At the same time that Venice rose, as it were, out of the sea, another republic was erected on the coast of Italy. There could not well be a worse situation than the narrow, marshy, unprofitable, and unhealthy islands in the Adriatic, except the rocky, barren, and inhospitable shores of Liguria, and yet as commerce raised Venice the Rich on the one, so the erected Genoa the Proud on the other. In spite of ambitious and warlike neighbours, in spite of a confined and unproductive country, and which were still greater impediments, in spite of perpetual factions and successive revolutions, the trade of Genoa made her rich and great. Her merchants traded to all countries, and throve by carrying the commodities of the one to the other. Her fleets became formidable; and, besides the adjacent island of Corsica, she made larger and important conquests. She fixed a colony at Caffa, and was for some time in possession of the coasts on both sides of the Black Sea. That emulation which is natural to neighbouring nations, and that jealousy which rises from the pursuit of the same interests, commerce, begat continual wars between these rival republics; which, after many obstinate and bloody battles, were at last terminated in favour of Venice, by that famous victory of Chioggia gained by her doge Andrew Contarini, from which time Genoa never pretended to be mistress of the sea. These quarrels were fatal to both; but what proved more immediately destructive to the Genoese, was their avarice, which induced them to abandon the fair profits of trade for the sake of that vile method of acquiring wealth by usury.

But we must now look to another part of the world. In the middle age of the German empire, that is, about the middle of the 13th century, there was formed a confederacy of many maritime cities, or at least of cities not far from the sea.
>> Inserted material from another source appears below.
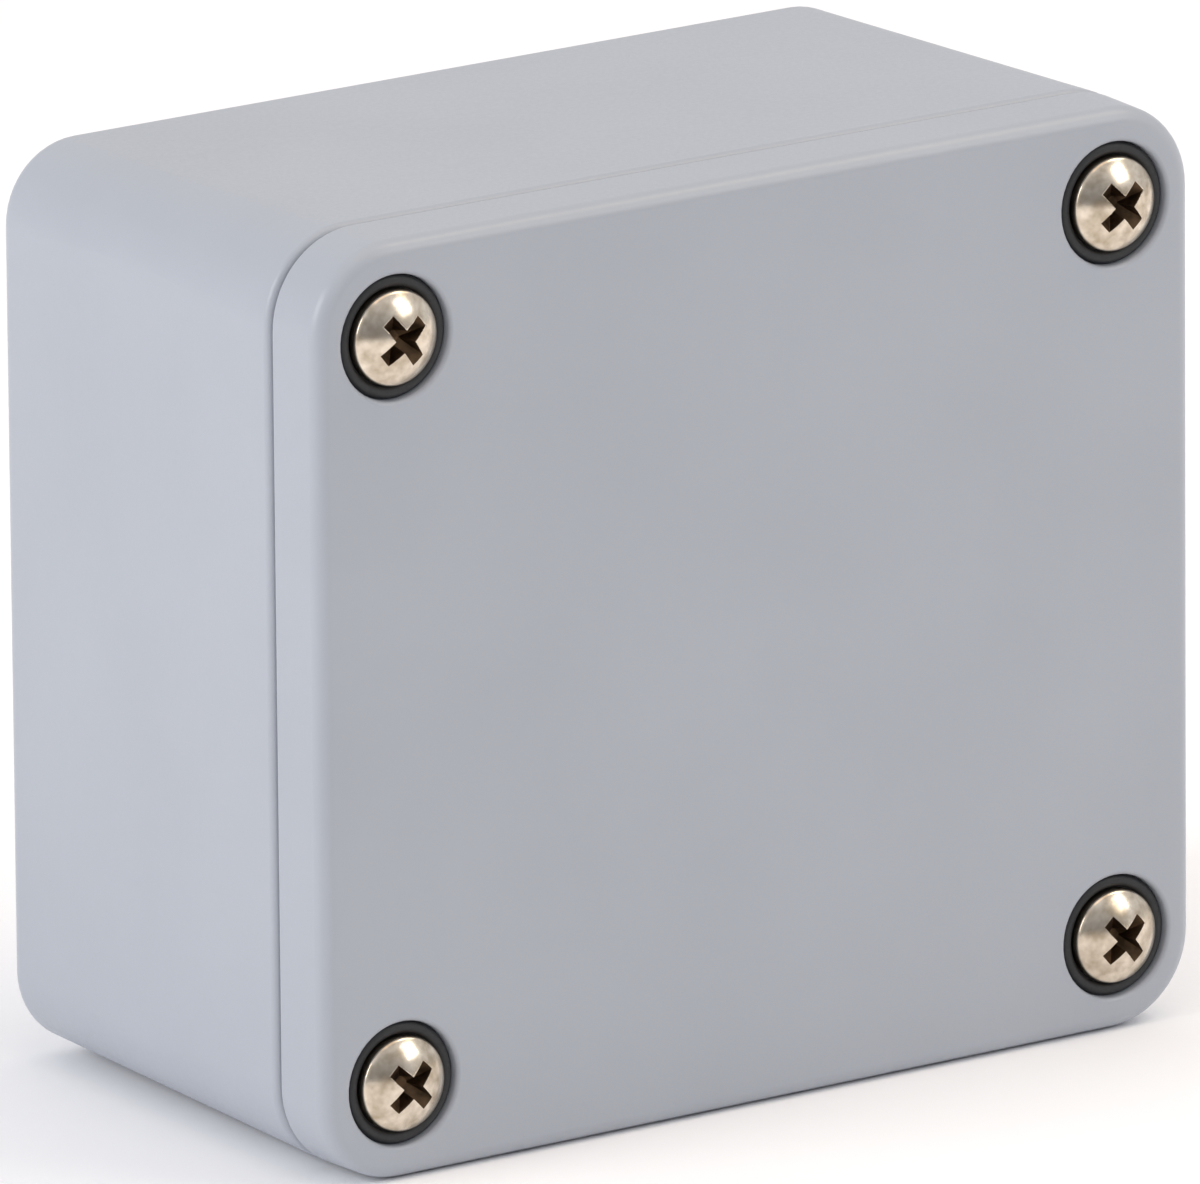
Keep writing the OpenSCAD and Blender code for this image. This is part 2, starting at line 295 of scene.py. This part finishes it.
@dataclass(frozen=True)
class ColdHeadedSteel(Finish):
    """Cold-headed stainless steel, tumbled bright: warm grey mirror with fine soft scratches.

    Attributes:
        dull: The sRGB colour in the duller spots, which are also rougher.
        spot_mm: The size of those spots.
        scratch_mm: The width of one tumbling scratch, drawn coarser than real to show.
        scratch_depth_mm: Its depth.
        scratch_stretch: How much finer the scratches are along each axis.
    """

    dull: str = "#b3a48f"
    spot_mm: float = 0.9
    scratch_mm: float = 0.12
    scratch_depth_mm: float = 0.0012
    scratch_stretch: tuple[float, float, float] = (1.0, 1.0, 0.35)

    def dress(self, tree: bpy.types.NodeTree, shader: bpy.types.Node) -> None:
        """Makes the shader metal and adds the scratches and duller spots.

        Args:
            tree: The material's node tree.
            shader: Its shader.
        """
        shader.inputs["Metallic"].default_value = 1.0
        spots = self.noise(tree, self.spot_mm, 2.0)
        scratches = self.noise(tree, self.scratch_mm, 3.0, self.scratch_stretch)
        self.tinted(tree, shader, spots, self.dull, self.colour)
        self.glossed(tree, shader, spots)
        self.bumped(tree, shader, [(scratches, self.scratch_depth_mm)])


@dataclass(frozen=True)
class NaturalNylon(Finish):
    """Moulded natural nylon: milky, slightly see-through and waxy.

    Attributes:
        haze_mm: The size of the unevenness that the mould leaves.
        haze_depth_mm: Its depth.
        see_through: The share of the light that goes under the skin.
        depth: How far red, green and blue light go there, in metres.
    """

    haze_mm: float = 0.6
    haze_depth_mm: float = 0.002
    see_through: float = 0.25
    depth: tuple[float, float, float] = (0.0006, 0.0005, 0.0004)

    def dress(self, tree: bpy.types.NodeTree, shader: bpy.types.Node) -> None:
        """Adds light under the skin and a faint unevenness.

        Args:
            tree: The material's node tree.
            shader: Its shader.
        """
        shader.inputs["Subsurface Weight"].default_value = self.see_through
        shader.inputs["Subsurface Radius"].default_value = self.depth
        shader.inputs["Subsurface Scale"].default_value = 1.0
        haze = self.noise(tree, self.haze_mm, 2.0)
        self.glossed(tree, shader, haze)
        self.bumped(tree, shader, [(haze, self.haze_depth_mm)])


@dataclass(frozen=True)
class BackdropPaper(Finish):
    """Matt white studio paper: an even white with a faint felt of fibres.

    Attributes:
        fibre_mm: The size of the felt, drawn coarser than real to show.
        fibre_depth_mm: Its depth.
    """

    fibre_mm: float = 1.5
    fibre_depth_mm: float = 0.02

    def dress(self, tree: bpy.types.NodeTree, shader: bpy.types.Node) -> None:
        """Adds the fibres and a slightly uneven sheen.

        Args:
            tree: The material's node tree.
            shader: Its shader.
        """
        fibres = self.noise(tree, self.fibre_mm, 2.0)
        self.glossed(tree, shader, fibres)
        self.bumped(tree, shader, [(fibres, self.fibre_depth_mm)])


POWDER_COAT = PowderCoat("powder_coat_silver_grey", "#a9aeb7", 0.36, 0.04, thin="#a6abb4")
GASKET_RUBBER = SyntheticRubber("nitrile_rubber_black", "#222326", 0.55, 0.08)
SCREW_STEEL = ColdHeadedSteel("stainless_steel_tumbled", "#e6dac9", 0.205, -0.045)
# The cross recesses take a darker brown copy of the screw steel: partly oxide, partly painted shade
# for the shadow inside the recess.
RECESS_OXIDE_AND_SHADE_STEEL = ColdHeadedSteel("stainless_steel_recess_oxide_and_painted_shade", "#6b5641", 0.455, -0.045,
                               dull="#3d3023")
NYLON = NaturalNylon("nylon_natural", "#e4e0d3", 0.45)
BACKDROP_PAPER = BackdropPaper("floor_paper_matt_white", "#fdfdff", 0.9)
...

This confederacy solely regarded commerce, which they endeavoured to promote and extend, by interesting therein a great number of persons, and endeavouring to profit by their different views and different lights. Though the cities of Germany held the principal rank in the Teutonic Hanse, they did not however forbear afflicting many other cities, as well in France as in England and in the low countries; the whole, however, without hurting the authority, without prejudice to the rights, of the sovereign on whom they depended. This confederacy had its laws, its ordinances, and its judgments, which were observed with the same respect as the maritime code of the Rhodians, who, passing for the ablest seamen in all antiquity, their constitutions were observed by the Greeks and Romans. The Teutonic Hanse grew in a short time to so high a rank in power and authority by the immense riches it acquired, that princes themselves rendered it a sincere homage from principles of esteem and admiration. Those of the north principally had frequent occasion for their credit, and borrowed of them considerable sums. The grand masters of the Teutonic order, who were at that time sovereigns of Livonia, declared themselves conservators of the rights and privileges of the Hanse; all succeeded, not only to, but beyond their wishes; and Germany, charmed with their progress, looked on them with the same eyes as a curious gardener does on certain rare plants, though not of his own raising and culture. The kings of France and England granted also various privileges to the Teutonic confederacy; they exempted their vessels in case of shipwreck from all demands whatsoever from the admiralty, or from private persons; they forbade any disturbance to their navigation at all times; and even when France was at war with the emperor, or the princes of the north. In fine, during the course of those unhappy wars which were styled Croisades, the Hanse was signalized, and gave always sufficient succours in money and in ships to the Christians oppressed by infidels. It is astonishing, that cities at so great a distance from each other, subject to different kings, sometimes in open war, but always jealous of their rights, should be able to confederate and live together.